The Supreme Court, in an 8-1 decision, overturned the Federal Circuit decision and precedent. Justice Antonin Scalia, writing for the majority, reviewed the history of declaratory judgment law in the Supreme Court and admitted that the decisions did not "draw the brightest of lines between those declaratory judgment actions that satisfy the case-or-controversy requirement" and those that did not. Scalia concluded that MedImmune would have met without question the requirement if it had refused to make the royalty payments under the 1997 licensing agreement. By paying the royalty MedImmune was under no risk of legal action from Genentech because MedImmune's own acts eliminated the "imminent threat of harm."

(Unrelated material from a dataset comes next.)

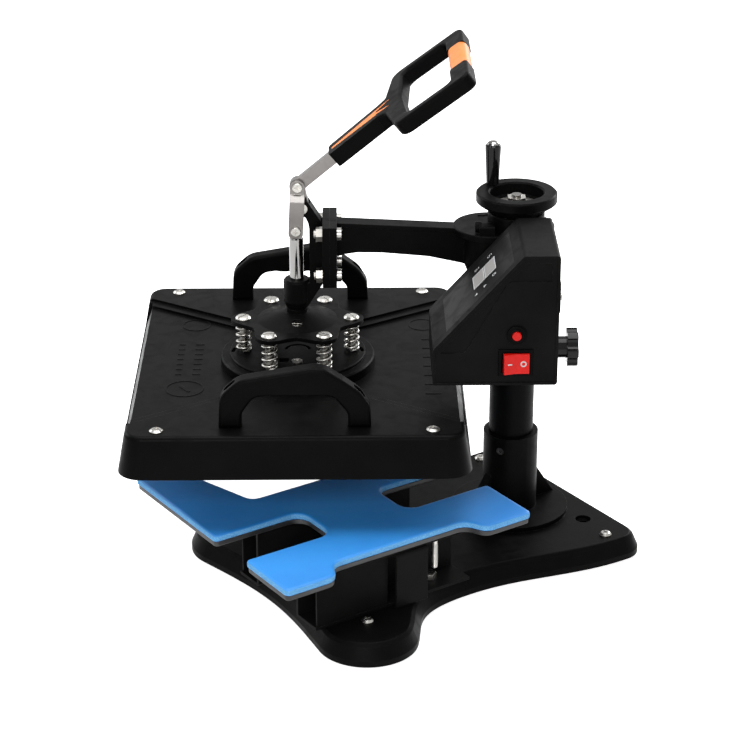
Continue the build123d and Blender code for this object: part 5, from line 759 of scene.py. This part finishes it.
# %% Relief on the cover
def height_of(solid, x, y):
    """Where a ray straight down through head point (x, y) meets the solid."""
    start = Vector(head_to_row([x, y, 0.4]))
    hit, place, _, _ = solid.ray_cast(start, Vector((0, 0, -1)))
    return place.z if hit else None

def rounded_bar(length, width, steps=7):
    """A slot-shaped outline: two half circles of half the width, joined by straight sides."""
    r = width / 2
    a = np.concatenate([np.linspace(-np.pi / 2, np.pi / 2, steps), np.linspace(np.pi / 2, 1.5 * np.pi, steps)])
    shift = np.concatenate([np.full(steps, length / 2 - r), np.full(steps, -(length / 2 - r))])
    return np.stack([shift + r * np.cos(a), r * np.sin(a)], -1)

RELIEF = 0.0004

def cover_relief():
    """Rings and bars that stand proud of the cover's two flanks by the relief."""
    cover, parts = nodes["platen_cover"], []
    across, up = (1, 0, 0), (0, 1, 0)
    def flat(shape, x, y, turn=math.pi / 2):
        c, s = math.cos(turn), math.sin(turn)
        turned = shape @ np.array([[c, s], [-s, c]])
        parts.append(plate(turned, (x, y, height_of(cover, x, y)), across, up, -RELIEF, RELIEF))
    def ring(x, y, outer, inner):
        parts.append(hoop(outer, inner, (x, y, height_of(cover, x, y)), across, up, -RELIEF, RELIEF, 48))
    ring(0.066, -0.110, 0.0190, 0.0176)
    flat(rounded_bar(0.018, 0.0035), 0.066, -0.110, 0.6)
    ring(-0.095, -0.107, 0.0150, 0.0136)
    for x in np.arange(-0.044, 0.036, 0.0125):
        flat(rounded_bar(0.0085, 0.0022), x, -0.1005)
        flat(rounded_bar(0.0065, 0.0022), x, -0.1185)
    ring(-0.094, 0.128, 0.0150, 0.0136)
    for x in np.arange(-0.055, 0.090, 0.0225):
        flat(rounded_bar(0.0155, 0.0028), x, 0.1335)
    return joined(parts)

points, faces = cover_relief()
add_piece("cover_relief", points, faces, paints["platen_black"], "platen", smooth=False)

# %% Size of the dressed model
low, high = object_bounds()
grown = [[round(v * 1000, 2) for v in gap] for gap in (cad_low - low, high - cad_high)]
print("dressed box grows by (mm):", *grown)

Justice Scalia pointed out that when the government threatens an action the Court does not require a plaintiff "to expose himself to liability before bringing suit to challenge the basis for the threat." Where there is a "genuine threat of enforcement" the Court did not require the plaintiff to "bet the farm, so to speak, by taking the violative action." The very point of enacting the Declaratory Judgment Act was to ameliorate the dilemma facing a plaintiff—abandon his rights or risk prosecution. Turning to private parties, Scalia found that lower federal courts had long accepted jurisdiction where the "plaintiff's self-avoidance of imminent injury is coerced by threatened enforcement action." Therefore, MedImmune was not required to violate or terminate its 1997 agreement before seeking a declaratory judgment that the patent was invalid, unenforceable, or not infringed.

Justice Clarence Thomas, in a dissenting opinion, contended that the Court had mistakenly extended its government-threatened action jurisprudence to private contractual obligations.